Bundestrainer Löw denkt nach dem Ausfall von Heiko Westermann über die Besetzung seines 23-köpfigen WM-Kaders neu nach.
Eppan. Mit ihren von der Sonne angestrahlten, blütenweißen Trikots sahen die Spieler der deutschen Fußball-Nationalmannschaft, die wie immer ruhig und konzentriert ihre Übungen ausführten, beinahe unschuldig aus. Und richtig voll sah es auf dem gepflegten Rasenplatz der Sportzone Rungg in der Gemeinde Eppan außerdem aus. Nachdem sich die Bayern-Profis entstressen durften, hatte Joachim Löw am 20. Tag (!) der Vorbereitung erstmals sein komplettes Team auf dem Platz Beziehungsweise das, was davon übrig geblieben ist.

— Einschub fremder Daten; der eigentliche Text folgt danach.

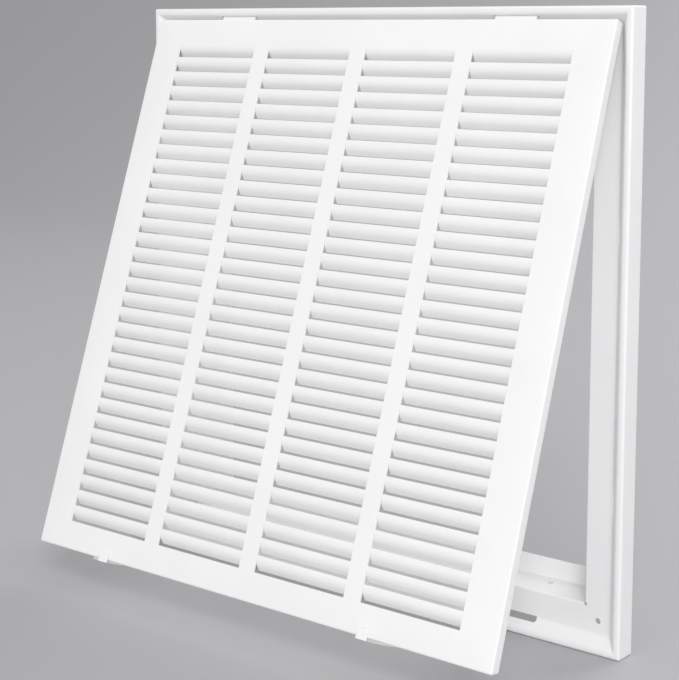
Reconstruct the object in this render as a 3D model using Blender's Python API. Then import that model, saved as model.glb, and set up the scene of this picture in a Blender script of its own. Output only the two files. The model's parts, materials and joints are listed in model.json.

Nichts also deutete auf die interne Alarmstimmung beim DFB hin - nach nunmehr fünf Ausfällen (Adler, Rolfes, Ballack, Träsch, Westermann). Dass am Montag mit Angela Merkel Nummer sechs hinzukam, die ihren Besuch wegen des Rücktritts von Bundespräsident Horst Köhler kurzfristig absagen musste, passt ins Bild eines scheinbar nicht zu stoppenden Zersetzungsprozesses, der die Nationalelf befallen hat. Immerhin telefonierte die Bundeskanzlerin am Abend mit dem Bundestrainer und dem frisch dekorierten Übergangs-Kapitän Philipp Lahm.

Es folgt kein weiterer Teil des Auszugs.